- [WORK TO COMPLETE]:
Filter the data for lines with the word "bodies", then copy every line so identified.

- [RAW DATA]:
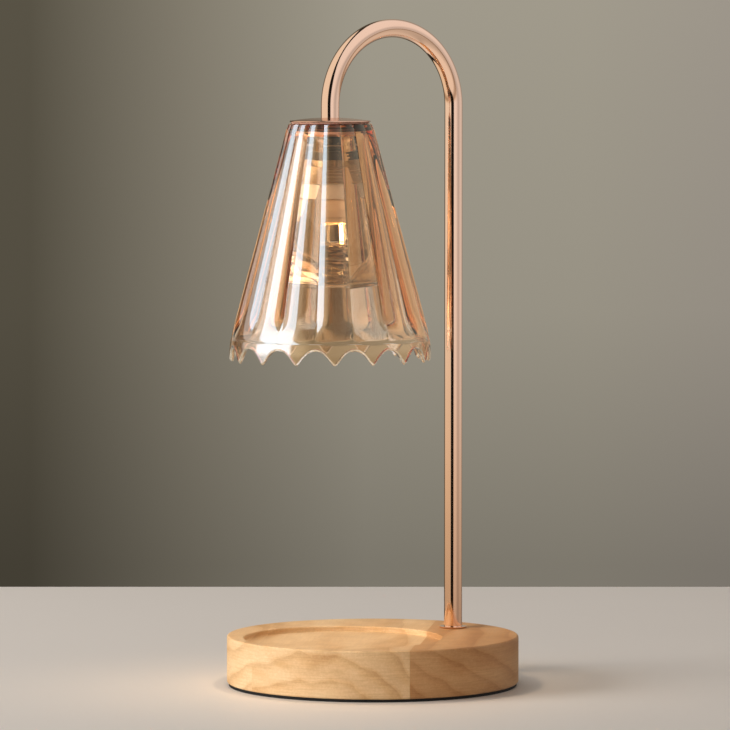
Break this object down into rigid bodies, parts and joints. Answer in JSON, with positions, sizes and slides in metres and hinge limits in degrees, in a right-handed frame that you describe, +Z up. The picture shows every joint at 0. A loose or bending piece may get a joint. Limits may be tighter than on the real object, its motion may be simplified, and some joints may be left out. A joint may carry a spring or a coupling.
{
  "type": "candle warmer lamp",
  "caption": "Candle warmer lamp: round wooden base with a candle recess, bent rose-gold arm, and a fluted glass shade with a scalloped hem over a twist-in reflector bulb.",
  "frame": {"origin": "middle of the base's underside, on the table's plane", "axes": "+Z up, the arm's plane along X with the post at +X and the shade at -X, the pictured front towards -Y"},
  "size_m": [0.165, 0.16, 0.3646],
  "materials": {
    "wood": "satin lacquered light wood with a fine straight grain",
    "pad": "matte foam pad",
    "weight_steel": "black painted steel",
    "zinc": "zinc plated",
    "rose_gold": "polished rose-gold plating on steel",
    "rubber": "moulded black rubber",
    "nylon": "natural nylon",
    "brass": "bare brass",
    "core_insulation": "silicone insulation",
    "amber_glass": "clear amber lustre glass",
    "gasket": "silicone rubber",
    "black_oxide": "blackened steel",
    "holder_black": "moulded thermoset",
    "aluminium": "satin turned aluminium",
    "ceramic": "unglazed cream ceramic",
    "bulb_ceramic": "white ceramic",
    "pin_metal": "nickel plated",
    "reflector_glass": "faceted reflector glass with a thin mirror coating",
    "clear_glass": "clear glass",
    "quartz": "quartz glass",
    "filament": "glowing tungsten"
  },
  "bodies": {
    "lamp": {"base_pad": "pad", "wood_base": "wood", "weight_plate": "weight_steel", "plate_screws": "zinc", "post_collar": "rose_gold", "post_washer": "zinc", "lock_washer": "zinc", "post_nut": "zinc", "cord_gland": "rubber", "terminal_block": "nylon", "block_barrels": "brass", "block_screws": "zinc", "block_fixing": "zinc", "arm_tube": "rose_gold", "core_leads": "core_insulation", "top_cap": "rose_gold", "cap_gasket": "gasket", "glass_shade": "amber_glass", "clamp_gasket": "gasket", "clamp_plate": "rose_gold", "shade_nut": "black_oxide", "holder_washer": "zinc", "holder_cover": "holder_black", "holder_ring": "aluminium", "holder_sleeve": "aluminium", "holder_ceramic": "ceramic", "holder_contacts": "brass", "holder_screws": "zinc"},
    "bulb": {"bulb_base": "bulb_ceramic", "bulb_pins": "pin_metal", "bulb_reflector": "reflector_glass", "bulb_front": "clear_glass", "bulb_capsule": "quartz", "bulb_filament": "filament"}
  },
  "joints": [
    {"name": "bulb_twist", "type": "hinge", "parent": "lamp", "child": "bulb", "pos_m": [-0.02885, 0, 0.267], "axis": [0, 0, -1], "range_deg": [0, 40]}
  ]
}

- [FINISHED ANSWER]:
Break this object down into rigid bodies, parts and joints. Answer in JSON, with positions, sizes and slides in metres and hinge limits in degrees, in a right-handed frame that you describe, +Z up. The picture shows every joint at 0. A loose or bending piece may get a joint. Limits may be tighter than on the real object, its motion may be simplified, and some joints may be left out. A joint may carry a spring or a coupling.
  "bodies": {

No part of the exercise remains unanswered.